* [Challenge]: Write the listing out again, all of it, word for word.

* [Dataset extract]:
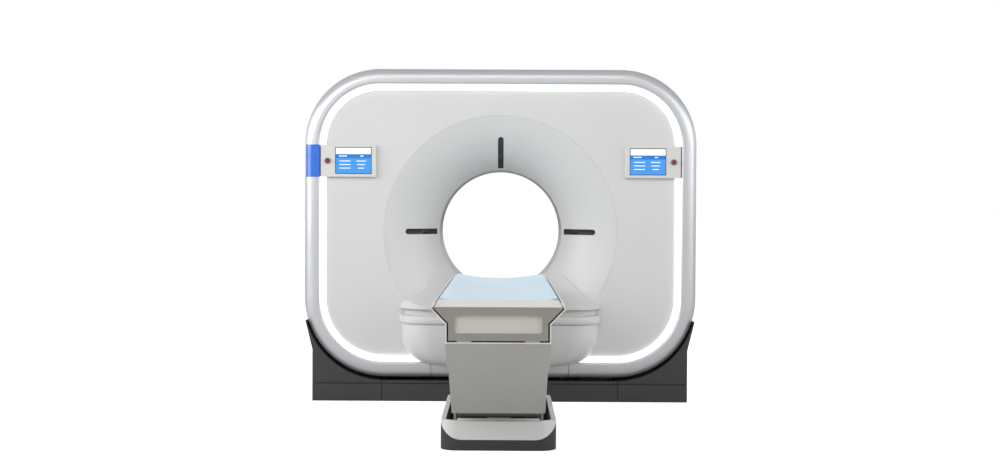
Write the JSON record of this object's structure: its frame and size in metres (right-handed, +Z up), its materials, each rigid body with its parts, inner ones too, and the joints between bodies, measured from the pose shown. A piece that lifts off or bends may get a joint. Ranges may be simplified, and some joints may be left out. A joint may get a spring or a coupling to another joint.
{
  "type": "ct scanner",
  "caption": "Computed tomography scanner: round-cornered gantry with a through bore, and a sliding patient table on a parallelogram lift.",
  "frame": {"origin": "on the floor straight below the isocentre, at the centre of the gantry's anchor pattern", "axes": "+X to the right for a viewer at the table's near end, +Y along the bore away from the table's near end, +Z up"},
  "size_m": [2.26, 3.246, 1.914],
  "materials": {
    "satin_silver": "satin",
    "panel_white": "satin",
    "light_band": "glowing diffuser",
    "smoked_window": "gloss",
    "liner_grey": "satin",
    "console_beige": "satin",
    "screen_blue": "gloss",
    "stop_red": "gloss",
    "collar_grey": "satin",
    "badge_blue": "gloss",
    "base_dark": "satin",
    "skirt_dark": "satin",
    "frame_steel": "powder coated",
    "bare_steel": "brushed",
    "cast_alloy": "machined",
    "copper_track": "polished",
    "tube_black": "satin",
    "belt_rubber": "matte",
    "detector_black": "matte",
    "lead_grey": "cast",
    "table_white": "satin",
    "tray_light": "satin",
    "cap_taupe": "satin",
    "mattress_blue": "coated fabric",
    "column_grey": "satin"
  },
  "bodies": {
    "root": {"badge_plate": "badge_blue", "base_corner_left": "skirt_dark", "base_corner_right": "skirt_dark", "base_frame": "frame_steel", "base_skirts": "skirt_dark", "bearing_race_outer": "bare_steel", "bezel_front": "satin_silver", "bezel_lower_front": "satin_silver", "bezel_rear": "satin_silver", "bore_liners": "liner_grey", "brush_block": "detector_black", "chin_bowl": "panel_white", "chin_lid": "panel_white", "console_left": "console_beige", "console_right": "console_beige", "drive_belt": "belt_rubber", "drive_motor": "cast_alloy", "foot_base": "base_dark", "foot_cover": "table_white", "front_dish": "panel_white", "front_panel": "panel_white", "laser_windows": "smoked_window", "lift_gearmotor": "cast_alloy", "light_ring": "light_band", "pivot_brackets": "frame_steel", "rear_dish": "panel_white", "rear_panel": "panel_white", "scan_window": "liner_grey", "side_cover_left": "panel_white", "side_cover_right": "panel_white", "stator_frame": "frame_steel", "stop_collars": "collar_grey", "top_under_covers": "panel_white", "touchscreens": "screen_blue"},
    "rotor": {"rotor_disc": "cast_alloy", "bearing_inner": "bare_steel", "slip_ring": "copper_track", "xray_tube": "tube_black", "collimator": "lead_grey", "detector_cradle": "cast_alloy", "detector_modules": "detector_black", "high_voltage_units": "tube_black", "heat_exchanger": "cast_alloy", "counterweight": "lead_grey"},
    "drive_pulley": {"drive_pulley": "bare_steel"},
    "stop_left": {"stop_button_left": "stop_red"},
    "stop_right": {"stop_button_right": "stop_red"},
    "rear_arm": {"lift_arm_rear": "frame_steel"},
    "front_arm": {"lift_arm_front": "frame_steel", "arm_cover": "column_grey"},
    "table": {"table_frame": "frame_steel", "table_hood": "column_grey", "trough": "table_white", "slide_drive": "cast_alloy"},
    "roller": {"drive_roller": "belt_rubber"},
    "tabletop": {"end_cap": "table_white", "cap_fascia": "cap_taupe", "grip_tray": "tray_light", "cradle": "table_white", "mattress": "mattress_blue"}
  },
  "joints": [
    {"name": "rotor_spin", "type": "hinge", "parent": "root", "child": "rotor", "pos_m": [0, 0, 0.975], "axis": [0, 1, 0], "continuous": true},
    {"name": "lift", "type": "hinge", "parent": "root", "child": "rear_arm", "pos_m": [0, -1.36, 0.19], "axis": [-1, 0, 0], "range_deg": [-22, 10]},
    {"name": "tabletop_slide", "type": "slide", "parent": "table", "child": "tabletop", "axis": [0, 1, 0], "range_m": [0, 1.65]},
    {"name": "stop_left_press", "type": "slide", "parent": "root", "child": "stop_left", "axis": [0, 1, 0], "range_m": [0, 0.004], "stiffness_N_per_m": 800, "springref_m": -0.001},
    {"name": "stop_right_press", "type": "slide", "parent": "root", "child": "stop_right", "axis": [0, 1, 0], "range_m": [0, 0.004], "stiffness_N_per_m": 800, "springref_m": -0.001},
    {"name": "pulley_spin", "type": "hinge", "parent": "root", "child": "drive_pulley", "pos_m": [0.64, 0, 0.415], "axis": [0, 1, 0], "continuous": true},
    {"name": "front_arm_swing", "type": "hinge", "parent": "root", "child": "front_arm", "pos_m": [0, -2.01, 0.19], "axis": [-1, 0, 0], "range_deg": [-22, 10]},
    {"name": "table_level", "type": "hinge", "parent": "rear_arm", "child": "table", "pos_m": [0, -1.88, 0.515], "axis": [-1, 0, 0], "range_deg": [-10, 22]},
    {"name": "roller_spin", "type": "hinge", "parent": "table", "child": "roller", "pos_m": [0, -0.95, 0.6057], "axis": [-1, 0, 0], "continuous": true}
  ],
  "couplings": [
    {"joint": "pulley_spin", "follows": "rotor_spin", "ratio": 12.667},
    {"joint": "front_arm_swing", "follows": "lift", "ratio": 1},
    {"joint": "table_level", "follows": "lift", "ratio": -1},
    {"joint": "roller_spin", "follows": "tabletop_slide", "rad_per_m": 45.455}
  ]
}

* [Final result]:
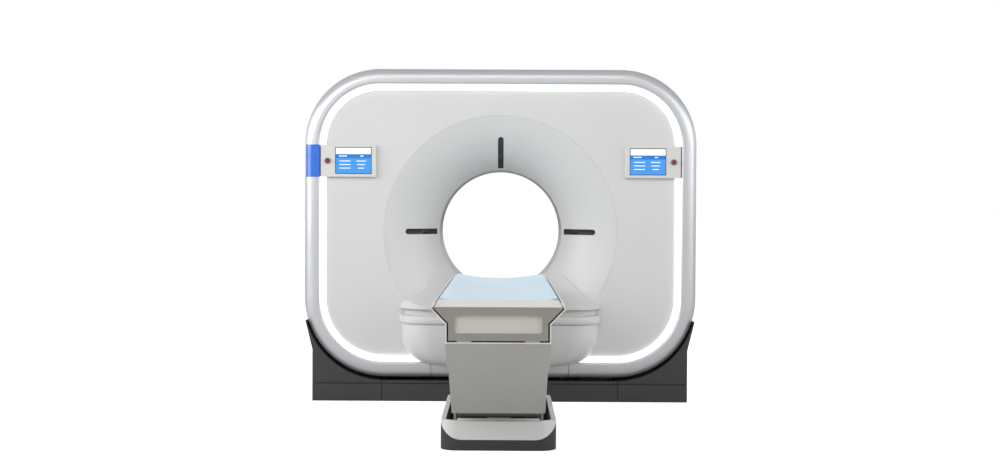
Write the JSON record of this object's structure: its frame and size in metres (right-handed, +Z up), its materials, each rigid body with its parts, inner ones too, and the joints between bodies, measured from the pose shown. A piece that lifts off or bends may get a joint. Ranges may be simplified, and some joints may be left out. A joint may get a spring or a coupling to another joint.
{
  "type": "ct scanner",
  "caption": "Computed tomography scanner: round-cornered gantry with a through bore, and a sliding patient table on a parallelogram lift.",
  "frame": {"origin": "on the floor straight below the isocentre, at the centre of the gantry's anchor pattern", "axes": "+X to the right for a viewer at the table's near end, +Y along the bore away from the table's near end, +Z up"},
  "size_m": [2.26, 3.246, 1.914],
  "materials": {
    "satin_silver": "satin",
    "panel_white": "satin",
    "light_band": "glowing diffuser",
    "smoked_window": "gloss",
    "liner_grey": "satin",
    "console_beige": "satin",
    "screen_blue": "gloss",
    "stop_red": "gloss",
    "collar_grey": "satin",
    "badge_blue": "gloss",
    "base_dark": "satin",
    "skirt_dark": "satin",
    "frame_steel": "powder coated",
    "bare_steel": "brushed",
    "cast_alloy": "machined",
    "copper_track": "polished",
    "tube_black": "satin",
    "belt_rubber": "matte",
    "detector_black": "matte",
    "lead_grey": "cast",
    "table_white": "satin",
    "tray_light": "satin",
    "cap_taupe": "satin",
    "mattress_blue": "coated fabric",
    "column_grey": "satin"
  },
  "bodies": {
    "root": {"badge_plate": "badge_blue", "base_corner_left": "skirt_dark", "base_corner_right": "skirt_dark", "base_frame": "frame_steel", "base_skirts": "skirt_dark", "bearing_race_outer": "bare_steel", "bezel_front": "satin_silver", "bezel_lower_front": "satin_silver", "bezel_rear": "satin_silver", "bore_liners": "liner_grey", "brush_block": "detector_black", "chin_bowl": "panel_white", "chin_lid": "panel_white", "console_left": "console_beige", "console_right": "console_beige", "drive_belt": "belt_rubber", "drive_motor": "cast_alloy", "foot_base": "base_dark", "foot_cover": "table_white", "front_dish": "panel_white", "front_panel": "panel_white", "laser_windows": "smoked_window", "lift_gearmotor": "cast_alloy", "light_ring": "light_band", "pivot_brackets": "frame_steel", "rear_dish": "panel_white", "rear_panel": "panel_white", "scan_window": "liner_grey", "side_cover_left": "panel_white", "side_cover_right": "panel_white", "stator_frame": "frame_steel", "stop_collars": "collar_grey", "top_under_covers": "panel_white", "touchscreens": "screen_blue"},
    "rotor": {"rotor_disc": "cast_alloy", "bearing_inner": "bare_steel", "slip_ring": "copper_track", "xray_tube": "tube_black", "collimator": "lead_grey", "detector_cradle": "cast_alloy", "detector_modules": "detector_black", "high_voltage_units": "tube_black", "heat_exchanger": "cast_alloy", "counterweight": "lead_grey"},
    "drive_pulley": {"drive_pulley": "bare_steel"},
    "stop_left": {"stop_button_left": "stop_red"},
    "stop_right": {"stop_button_right": "stop_red"},
    "rear_arm": {"lift_arm_rear": "frame_steel"},
    "front_arm": {"lift_arm_front": "frame_steel", "arm_cover": "column_grey"},
    "table": {"table_frame": "frame_steel", "table_hood": "column_grey", "trough": "table_white", "slide_drive": "cast_alloy"},
    "roller": {"drive_roller": "belt_rubber"},
    "tabletop": {"end_cap": "table_white", "cap_fascia": "cap_taupe", "grip_tray": "tray_light", "cradle": "table_white", "mattress": "mattress_blue"}
  },
  "joints": [
    {"name": "rotor_spin", "type": "hinge", "parent": "root", "child": "rotor", "pos_m": [0, 0, 0.975], "axis": [0, 1, 0], "continuous": true},
    {"name": "lift", "type": "hinge", "parent": "root", "child": "rear_arm", "pos_m": [0, -1.36, 0.19], "axis": [-1, 0, 0], "range_deg": [-22, 10]},
    {"name": "tabletop_slide", "type": "slide", "parent": "table", "child": "tabletop", "axis": [0, 1, 0], "range_m": [0, 1.65]},
    {"name": "stop_left_press", "type": "slide", "parent": "root", "child": "stop_left", "axis": [0, 1, 0], "range_m": [0, 0.004], "stiffness_N_per_m": 800, "springref_m": -0.001},
    {"name": "stop_right_press", "type": "slide", "parent": "root", "child": "stop_right", "axis": [0, 1, 0], "range_m": [0, 0.004], "stiffness_N_per_m": 800, "springref_m": -0.001},
    {"name": "pulley_spin", "type": "hinge", "parent": "root", "child": "drive_pulley", "pos_m": [0.64, 0, 0.415], "axis": [0, 1, 0], "continuous": true},
    {"name": "front_arm_swing", "type": "hinge", "parent": "root", "child": "front_arm", "pos_m": [0, -2.01, 0.19], "axis": [-1, 0, 0], "range_deg": [-22, 10]},
    {"name": "table_level", "type": "hinge", "parent": "rear_arm", "child": "table", "pos_m": [0, -1.88, 0.515], "axis": [-1, 0, 0], "range_deg": [-10, 22]},
    {"name": "roller_spin", "type": "hinge", "parent": "table", "child": "roller", "pos_m": [0, -0.95, 0.6057], "axis": [-1, 0, 0], "continuous": true}
  ],
  "couplings": [
    {"joint": "pulley_spin", "follows": "rotor_spin", "ratio": 12.667},
    {"joint": "front_arm_swing", "follows": "lift", "ratio": 1},
    {"joint": "table_level", "follows": "lift", "ratio": -1},
    {"joint": "roller_spin", "follows": "tabletop_slide", "rad_per_m": 45.455}
  ]
}